Both the zhong and the nao are struck externally and, thanks to their unique construction, are capable of producing two accurately tuned tones of intervals sounding a major or minor third. Both types are expertly cast, with sides that flare from the crown to the mouth, which is elliptical in cross section and concave in profile. Such a shape, used for small animal bells since 1500 B.C., provides one tone when struck in the center and another when struck on the side. The earliest evidence of a chromatic scale is a set of ten nao from the tenth or eleventh century B.C., unearthed in 1993 in Ningxiang, Hunan Province. The handlelike stem projecting from the crown helps to secure the bell to a frame. Tuned bells ranged greatly in size; some were only about nine inches tall, while the largest found to date is about 40 inches tall and weighs 488 pounds.

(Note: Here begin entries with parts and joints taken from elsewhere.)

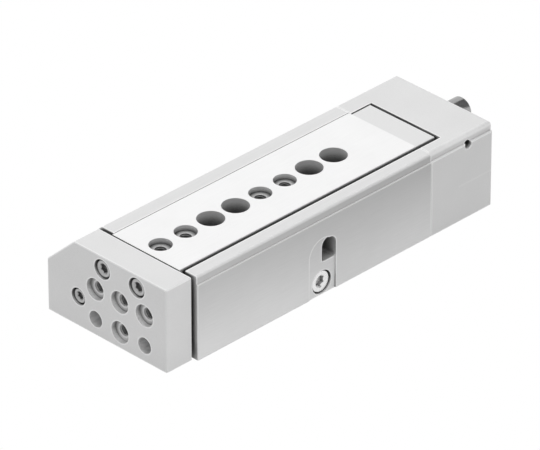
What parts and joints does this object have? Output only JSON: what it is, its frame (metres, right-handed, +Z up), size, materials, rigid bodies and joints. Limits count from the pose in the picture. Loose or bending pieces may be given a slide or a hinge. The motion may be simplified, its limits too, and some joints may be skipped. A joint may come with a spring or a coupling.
{
  "type": "pneumatic slide table",
  "caption": "Pneumatic mini slide: a piston in a flat housing pushes a ball-guided table with a yoke plate, with adjustable stops at both ends.",
  "frame": {"origin": "on the base face, below the middle of the table's row of holes, with the table retracted", "axes": "+X towards the side with the window, +Y along the travel towards the end cap, +Z up out of the table's face"},
  "size_m": [0.05, 0.1381, 0.028],
  "materials": {
    "anodised_aluminium": "natural anodised, fine satin",
    "ground_steel": "ground bright, fine lines along the travel",
    "matt_aluminium": "matt, slightly greyer than the table",
    "hardened_steel": "ground",
    "screw_steel": "bright plated",
    "stop_steel": "bright",
    "spring_steel": "black oxide",
    "chromed_rod": "hard chromed and polished",
    "ball_steel": "polished",
    "cage_brass": "rolled",
    "bearing_bronze": "sintered",
    "piston_aluminium": "turned",
    "magnet": "plastic-bonded ferrite",
    "seal_rubber": "matt",
    "buffer_rubber": "matt"
  },
  "bodies": {
    "housing_body": {"housing": "anodised_aluminium", "end_cap": "anodised_aluminium", "end_cap_screws": "screw_steel", "end_cap_seal": "seal_rubber", "gallery_seal": "seal_rubber", "gallery_plug": "screw_steel", "base_plug": "hardened_steel", "guide_rail_left": "hardened_steel", "guide_rail_right": "hardened_steel", "rod_bearing": "bearing_bronze", "rod_seal": "seal_rubber", "bearing_seal": "seal_rubber", "retaining_ring": "spring_steel", "front_stop_barrel": "stop_steel", "front_stop_buffer": "buffer_rubber", "rear_stop_barrel": "stop_steel", "rear_stop_buffer": "buffer_rubber", "clamp_screw": "screw_steel", "clamp_pad": "cage_brass", "rear_stop_set_screw": "spring_steel"},
    "table_body": {"table": "ground_steel", "table_end_piece": "matt_aluminium", "end_piece_screws": "screw_steel", "yoke_plate": "anodised_aluminium", "yoke_screws": "screw_steel", "yoke_pins": "hardened_steel", "rod_screw": "screw_steel", "piston_rod": "chromed_rod", "piston_front": "piston_aluminium", "piston_rear": "piston_aluminium", "piston_magnet": "magnet", "piston_seals": "seal_rubber", "piston_nut": "screw_steel"},
    "left_cage_body": {"ball_cage_left": "cage_brass", "balls_left": "ball_steel"},
    "right_cage_body": {"ball_cage_right": "cage_brass", "balls_right": "ball_steel"},
    "front_plunger_body": {"front_stop_plunger": "hardened_steel"},
    "rear_plunger_body": {"rear_stop_plunger": "hardened_steel"}
  },
  "joints": [
    {"name": "table_travel", "type": "slide", "parent": "housing_body", "child": "table_body", "axis": [0, -1, 0], "range_m": [0, 0.04]},
    {"name": "left_cage_travel", "type": "slide", "parent": "housing_body", "child": "left_cage_body", "axis": [0, -1, 0], "range_m": [0, 0.02]},
    {"name": "right_cage_travel", "type": "slide", "parent": "housing_body", "child": "right_cage_body", "axis": [0, -1, 0], "range_m": [0, 0.02]},
    {"name": "front_stop_press", "type": "slide", "parent": "housing_body", "child": "front_plunger_body", "axis": [0, -1, 0], "range_m": [0, 0.0017], "stiffness_N_per_m": 3000, "springref_m": -0.0005, "deforming": ["front_stop_buffer"]},
    {"name": "rear_stop_press", "type": "slide", "parent": "housing_body", "child": "rear_plunger_body", "axis": [0, 1, 0], "range_m": [0, 0.0017], "stiffness_N_per_m": 3000, "springref_m": -0.0005, "deforming": ["rear_stop_buffer"]}
  ],
  "couplings": [
    {"joint": "left_cage_travel", "follows": "table_travel", "ratio": 0.5},
    {"joint": "right_cage_travel", "follows": "table_travel", "ratio": 0.5}
  ]
}
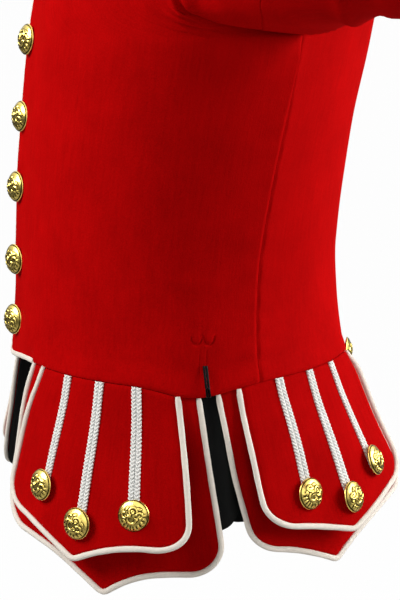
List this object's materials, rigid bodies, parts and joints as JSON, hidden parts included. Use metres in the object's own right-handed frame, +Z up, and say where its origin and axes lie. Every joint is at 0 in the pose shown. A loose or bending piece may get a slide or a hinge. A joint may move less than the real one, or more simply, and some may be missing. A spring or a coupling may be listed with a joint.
{
  "type": "military dress tunic",
  "caption": "Worn scarlet wool Highland doublet: hollow bodice with stand collar, open sleeves and white piped double skirt flaps with braid and domed gilt buttons.",
  "frame": {"origin": "between the wearer's shoulders, on the centre line, 447 mm above the waist seam at the sides of the front", "axes": "+X to the wearer's left, -Y forward, +Z up"},
  "size_m": [1.3772, 0.4625, 0.6674],
  "materials": {
    "scarlet_wool": "milled wool with a short nap",
    "black_lining": "soft cotton lining",
    "white_trim": "off-white piping and flat braid",
    "gilt_brass": "stamped gilt brass, darker in its hollows",
    "black_wire": "black japanned wire"
  },
  "bodies": {
    "root": {"front_left": "scarlet_wool", "back_left": "scarlet_wool", "top_sleeve_left": "scarlet_wool", "under_sleeve_left": "scarlet_wool", "front_right": "scarlet_wool", "back_right": "scarlet_wool", "top_sleeve_right": "scarlet_wool", "under_sleeve_right": "scarlet_wool", "collar": "scarlet_wool", "front_under_flap_left": "scarlet_wool", "front_over_flap_left": "scarlet_wool", "front_under_piping_left": "white_trim", "front_over_piping_left": "white_trim", "front_flap_lining_left": "black_lining", "front_braid_left": "white_trim", "button_front_flap_left_1": "gilt_brass", "button_front_flap_left_2": "gilt_brass", "button_front_flap_left_3": "gilt_brass", "rear_under_flap_left": "scarlet_wool", "rear_over_flap_left": "scarlet_wool", "rear_under_piping_left": "white_trim", "rear_over_piping_left": "white_trim", "rear_flap_lining_left": "black_lining", "rear_braid_left": "white_trim", "button_rear_flap_left_1": "gilt_brass", "button_rear_flap_left_2": "gilt_brass", "button_rear_flap_left_3": "gilt_brass", "button_back_left": "gilt_brass", "edge_piping_left": "white_trim", "belt_hook_left": "black_wire", "front_under_flap_right": "scarlet_wool", "front_over_flap_right": "scarlet_wool", "front_under_piping_right": "white_trim", "front_over_piping_right": "white_trim", "front_flap_lining_right": "black_lining", "front_braid_right": "white_trim", "button_front_flap_right_1": "gilt_brass", "button_front_flap_right_2": "gilt_brass", "button_front_flap_right_3": "gilt_brass", "rear_under_flap_right": "scarlet_wool", "rear_over_flap_right": "scarlet_wool", "rear_under_piping_right": "white_trim", "rear_over_piping_right": "white_trim", "rear_flap_lining_right": "black_lining", "rear_braid_right": "white_trim", "button_rear_flap_right_1": "gilt_brass", "button_rear_flap_right_2": "gilt_brass", "button_rear_flap_right_3": "gilt_brass", "button_back_right": "gilt_brass", "edge_piping_right": "white_trim", "belt_hook_right": "black_wire", "button_front_1": "gilt_brass", "button_front_2": "gilt_brass", "button_front_3": "gilt_brass", "button_front_4": "gilt_brass", "button_front_5": "gilt_brass", "button_front_6": "gilt_brass", "button_front_7": "gilt_brass"}
  },
  "joints": []
}
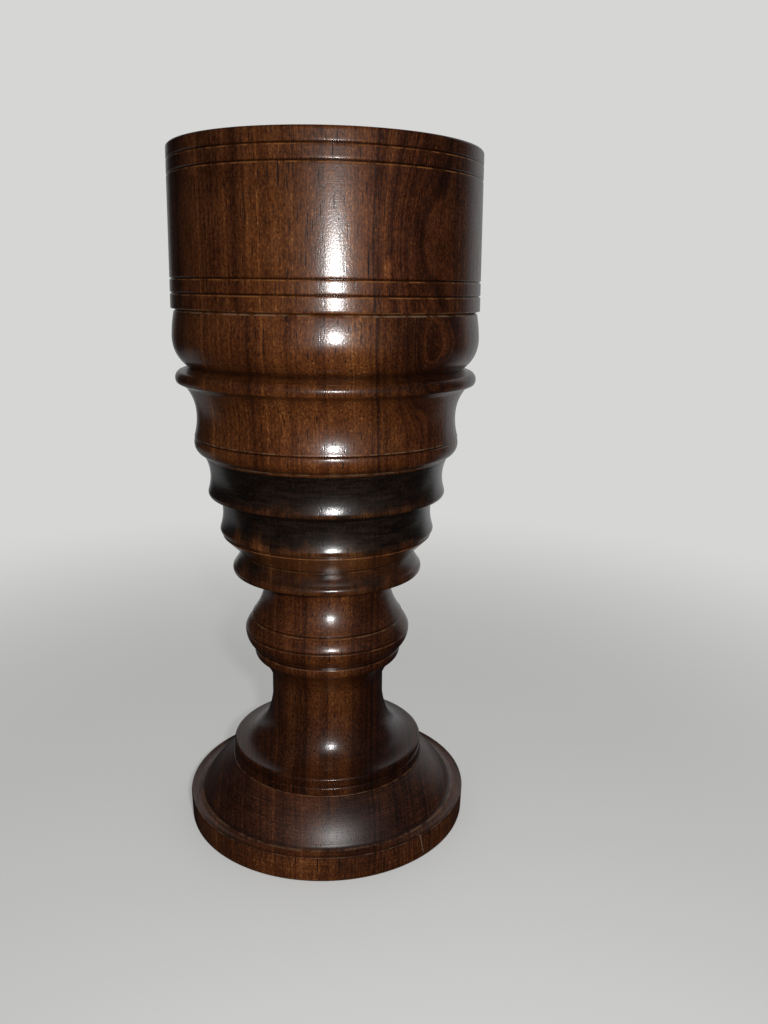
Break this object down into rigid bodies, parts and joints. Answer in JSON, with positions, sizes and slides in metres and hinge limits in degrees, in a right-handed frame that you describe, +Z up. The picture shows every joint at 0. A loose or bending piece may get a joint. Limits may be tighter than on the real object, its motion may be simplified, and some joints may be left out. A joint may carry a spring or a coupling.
{
  "type": "cigar cup",
  "caption": "Turned rosewood goblet: open round cup for standing cigars, on stacked beads and coves, a knopped stem and a stepped round foot.",
  "frame": {"origin": "centre of the base, on the surface that the cup stands on", "axes": "+Z up along the turning axis, from the foot to the open rim; X and Y lie in the base, and the part is round about Z"},
  "size_m": [0.11, 0.11, 0.25],
  "materials": {
    "rosewood": "glossy polish over oiled grain",
    "ebonised_rosewood": "black stain rubbed back at the edges, glossy polish",
    "baize": "napped wool cloth"
  },
  "bodies": {
    "root": {"mouth_band": "rosewood", "bowl": "rosewood", "stepped_collar": "ebonised_rosewood", "stem": "rosewood", "foot": "rosewood", "base_pad": "baize"}
  },
  "joints": []
}
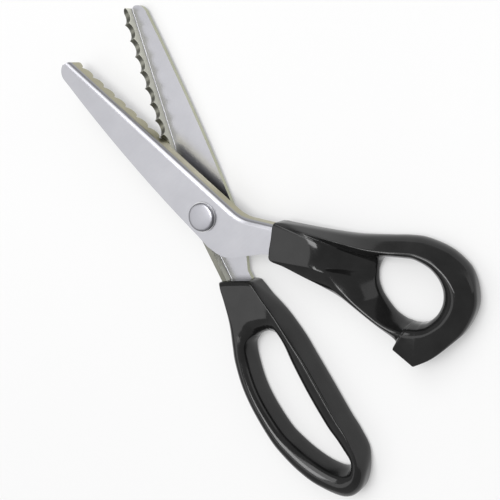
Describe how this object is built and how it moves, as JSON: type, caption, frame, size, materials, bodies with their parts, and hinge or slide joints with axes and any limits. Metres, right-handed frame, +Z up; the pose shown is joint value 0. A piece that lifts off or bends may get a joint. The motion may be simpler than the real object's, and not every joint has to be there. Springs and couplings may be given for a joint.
{
  "type": "pinking shears",
  "caption": "Pinking shears with offset handles, lying open: two folded steel blades with scalloped cutting walls on a screw pivot, and moulded thumb and finger handles.",
  "frame": {"origin": "on the pivot axis, at the flat underside of the barrel nut, which is the level of the surface the shears lie on", "axes": "+Z up along the pivot axis, towards the screw head; +Y towards the tips, halfway between the two blades as they lie open; +X towards the thumb handle's side"},
  "size_m": [0.1157, 0.2248, 0.017],
  "materials": {
    "blade_steel": "satin nickel-plated, fine grain",
    "pivot_steel": "plain turned steel",
    "screw_steel": "polished, low dome",
    "washer_bronze": "plain bearing bronze",
    "handle_plastic": "glossy black, moulded"
  },
  "bodies": {
    "finger_half": {"finger_blade": "blade_steel", "finger_handle": "handle_plastic", "finger_boss": "pivot_steel", "barrel_nut": "pivot_steel", "thrust_washer": "washer_bronze", "spring_washer": "pivot_steel", "pivot_screw": "screw_steel"},
    "thumb_half": {"thumb_blade": "blade_steel", "thumb_handle": "handle_plastic", "thumb_boss": "pivot_steel"}
  },
  "joints": [
    {"name": "blade_pivot", "type": "hinge", "parent": "finger_half", "child": "thumb_half", "pos_m": [0, 0, 0.008], "axis": [0, 0, 1], "range_deg": [-20.5, 16]}
  ]
}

Bells and stone chimes were the chief instruments in Chinese ritual music from the Bronze Age until 1911. There is now a revival of their use at the Confucius Temple in Qufu, Shandong Province. The Museum houses a bell and a jade chime made within a year of each other for ceremonial and ritual use at the court of the Qing-dynasty Kangxi emperor (r. 1662–1722). Each is a single piece from a large set of instruments made at the imperial workshops, which were operating at the highest standard of craftsmanship during the early decades of the eighteenth century.